You need to plan the whole economy, not bits and pieces.

The same goes for PBP’s call to establish a state-construction company. We call for that too in our minimum demands but we make clear that without worker control and a planned economy it’s just another state run quango and that these reforms aren’t secure.

PBP wants to fully nationalise the energy sector and nationalise childcare too. Under a capitalist state with a left government sitting on top of it, despite the fact none of the potential partners in such a government would want to go that far. As James Connolly once wrote:

“Socialism properly implies above all things the co-operative control by the workers of the machinery of production; without this co-operative control the public ownership by the State is not Socialism – it is only State capitalism.”

We in the Red Network will fight tooth and nail for every scrap and reform we can win for our class while we live under this rotten system. Any future Red TD would vote for any reforms won by a Sinn Féin led government, case by case and from the opposition, that way you’re free to mobilise protests when they fail to deliver.

We will work with others on the left in building social movements on the streets to fight for reforms. But while doing so we will always tell the truth to our class. Nothing is secure until our class, the working class, is in the driving seat of a socialist, planned economy.

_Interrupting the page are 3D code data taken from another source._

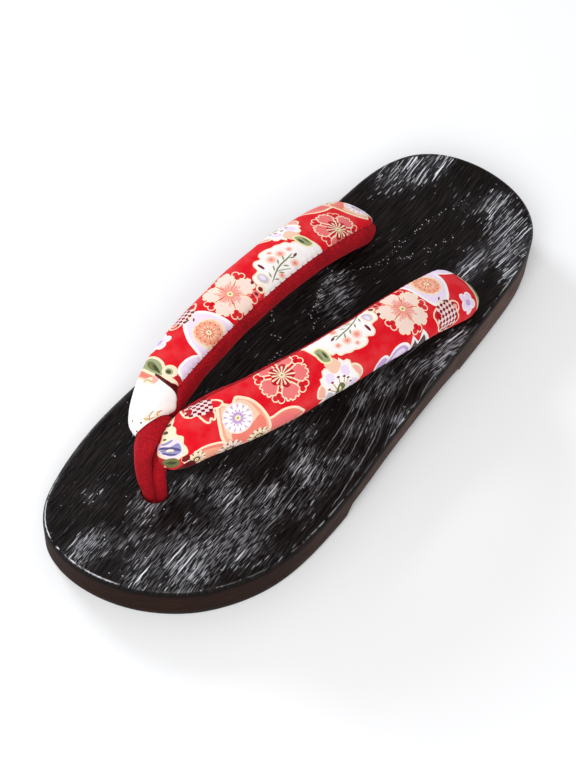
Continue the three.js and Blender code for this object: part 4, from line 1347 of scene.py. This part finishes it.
# %% The chart, from the pale blossom to the inner branch
CHART += """\
# the pale plum blossom and the little rings beside it
blossom lobed pale cream none blush 10.6 54 16 0.5 109,-1
rays coral 16 65.5 109,-1
dots butter 109,-1,1.2,1.2,0,12
dots moss 109,-1,0.55,0.55,0,8
dots cream 99.4,-8.2,1.7,1.9,0,12
dots wine 99.4,-8.2,0.9,1.1,0,9
dots salmon 102,-8.4,1.3,1.8,0,12
dots wine 102.1,-8.3,0.6,0.9,0,9 99.4,-4.2,0.8,0.7,0,9
dots coral 104.6,-6.6,0.9,0.7,30,10
# lilac arches and spikes along the lower seam
edged lilac white 1 88,14 89.4,11.4 91.8,10.8 93.6,12.4 94.6,16 90,19
edged lilac white 1.1 94.6,17 95,12.6 97.2,10.4 101,10.3 104,12.6 105.6,17 100,21
patch lavender 96.8,16 97.4,12.8 100.6,12 103.2,15 100,18
sharp white 105.4,14 106.4,9.4 109.4,13.6 111.8,9.4 117.2,17 116,20 106.5,19
sharp smoke 106.5,14 107,11.4 109.6,15.4 112,11.6 115.4,17.2 107.4,18
# the lavender fan with the amber daisy
edged lavender white 1.3 118.8,-14 119.2,-9 119.9,-4 120.7,-0.4 121.8,2.4 123.2,4.4 125.6,5.2 128.2,5.2
    130.8,3.8 133.6,1 135.9,-1.8 137.4,-5 138.4,-8.6 139,-14
dots cream 128.2,-5.4,6.8,6.4,0,28
dots apricot 128.2,-5,6,5.4,0,26
daisy peach amber cream cream 5.6 13 128.2,-4.9
# the chequered plum and its twig
chequered 5.4 5.6 40 1.35 0.95 0.1 126.2,10.4 120.2,6.6 122.6,5.8 124.6,6.9 126.8,5.6 129.4,6 131.4,6.1
    133.2,7.4 132.9,9.4 131.6,10.8 132.2,13 130,16 126,17 121.6,15 120.2,12 119.4,9.6 119,8
dots crimson 121.4,8.4,1.5,1,15,12
dots blush 131.2,8.3,1.2,0.9,0,12
line cream 0.6 123.8,5.6 125.4,4.4 126.6,5 128.2,3
leaves brown 126.4,2.9,1,0.35,-35
leaves leaf 127.8,4.7,0.8,0.4,20
# the small lilac flower and the sweep under the upper seam
posy white lavender 20 139.6,9.2
dots lilac 139.6,9.2,1.4,1.2,0,12
edged lavender white 1 137.8,-14 138.4,-8.6 140.2,-6.6 143,-5.4 146,-5 148.8,-5.2 150.8,-6.8 151.2,-9
    151.2,-14
# the white patch, leaves and peach bands at the inner branch's nose
patch white 150.4,12 152.8,6 153.6,1 154.4,-3 156.6,-10 160,-14 178,-14 182,20 150,22
patch blush 146.6,20 149.4,10 151.8,4 154.6,-0.4 157.4,0.2 156.2,5 153.6,11 152,20
patch coral 150.4,12 152.4,6 154.8,2 155.6,4 153,11
line cream 0.8 157.8,-1 157,3.4 154.8,8.6 153,14
edged moss cream 1 154,-1.2 151.4,-0.8 148.6,1.6 147,5.4 146.4,10 147,13 150,12 152,7.4 153.6,3
leaves olive 150.4,4.8,4.4,1.2,-62
leaves leaf 151.4,2.4,3,0.6,-58
dots cream 151,-2.8,2.7,3,20,16
dots moss 151.2,-2.6,1.3,1.6,20,12
dots leaf 151.4,-2.5,0.8,1,20,10
patch crimson 152.4,-8.2 151.2,-6.8 152.2,-5.4 154,-7.4
patch cream 154.6,-8.4 153.2,-4.6 153.8,-1.4 155.2,-4
sharp maroon 159.4,-11 157.4,-6.4 155.6,-1.6 154,1.6 153.3,1.7 153.8,-0.6 154.8,-3.2 155.4,-5.6 155,-8.4
    156.8,-12
dots cream 156.4,2.8,1.6,1.28,30,10 167.8,-5.4,1.4,1.12,30,10 169.8,-2,1.3,1.04,30,10
line gold 0.45 165.9,-6.6 167.2,-5.2 168.2,-5.8
line gold 0.45 167,-3.6 168.8,-2.6 170.4,-3.2
line gold 0.45 168.6,-4.6 169.8,-3 170.2,-0.8
line gold 0.45 157,1.2 156.2,3.4 157.6,4.6
dots brown 168.8,-6,0.4,0.3,40,8 167.8,-8.5,0.4,0.3,40,8 171.6,-0.2,0.4,0.3,40,8 174.4,0.9,0.4,0.3,40,8
    171.4,3.2,0.4,0.3,40,8
# the folded end at the outer branch's nose
patch maroon -3,4 2.4,4 6,4.4 11,5.2 13,8 8,20 -3,20
patch crimson -3,-8 4.4,-7 7.6,-1 5.2,2.2 -3,2
patch cream 6.6,-14 15.3,-14 15.5,-10 14.8,-8.2 15.1,-6.2 14.6,-4.2 15.4,-2 14.6,-0.2 14.6,1.6 13.8,3.2
    12,2.6 9.4,1.6 6.8,-1.6 5.2,-4.6 5.4,-8.6 9,-7.6 10.6,-9.6
patch lavender 6.4,-8.2 9.2,-6.4 11.4,-4.4 13.6,-4 14.2,-0.6 12.6,1.8 9.6,0.6 7.2,-2.6
patch slate 7.4,-4.6 9.4,-3.8 12,-2.6 13.8,-1.6 13,1 10.4,0.2 8.4,-1.8
line indigo 0.9 7,-5.6 9.4,-4.2 11.8,-1.6 13,0.6
line slate 0.8 9.2,-6 11.2,-4.6 13.2,-3.8
line cream 0.8 9.4,-2.8 10.6,-2.2 11.6,-1
line indigo 0.6 7.4,-3.4 9.2,-1.6 11.4,0.6
line blush 0.7 3,0.6 4.6,0.5 6.4,-0.4
leaves leaf 12.5,-8.4,1.6,0.55,62 14,-10.4,1.6,0.55,70
leaves olive 11.3,-6.4,1.1,0.4,50
patch olive 5.2,-1.4 8,-0.6 10.2,1.2 9.8,3.6 6.8,3.2 5,1.2
leaves leaf 7.6,1.2,2.2,0.6,40
dots wine 12.2,4,1.6,1.1,20,12
"""
print("the chart has", CHART.count("\n"), "lines")

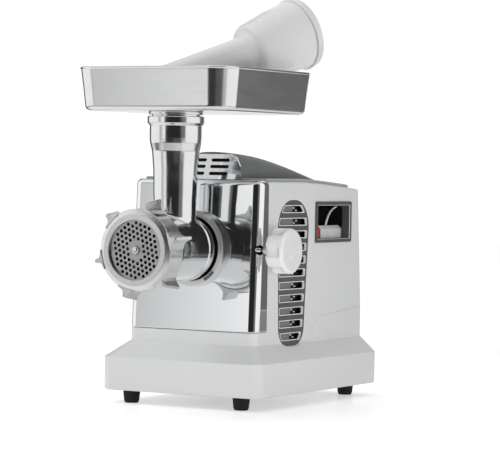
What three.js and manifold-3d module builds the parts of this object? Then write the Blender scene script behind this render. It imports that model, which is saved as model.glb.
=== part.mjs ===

As the Russian revolutionary Lenin argued: “We must be practical politicians; we must join in the demand for small things… This is how all the opportunists, all the reformists, argue… We must choose - between the existing evil and a very small rectification of it… Reformist tactics are the least likely to secure real reforms. The most effective way to secure real reforms is to pursue the tactics of the revolutionary class struggle… they are only real in proportion to the intensity of the class struggle.”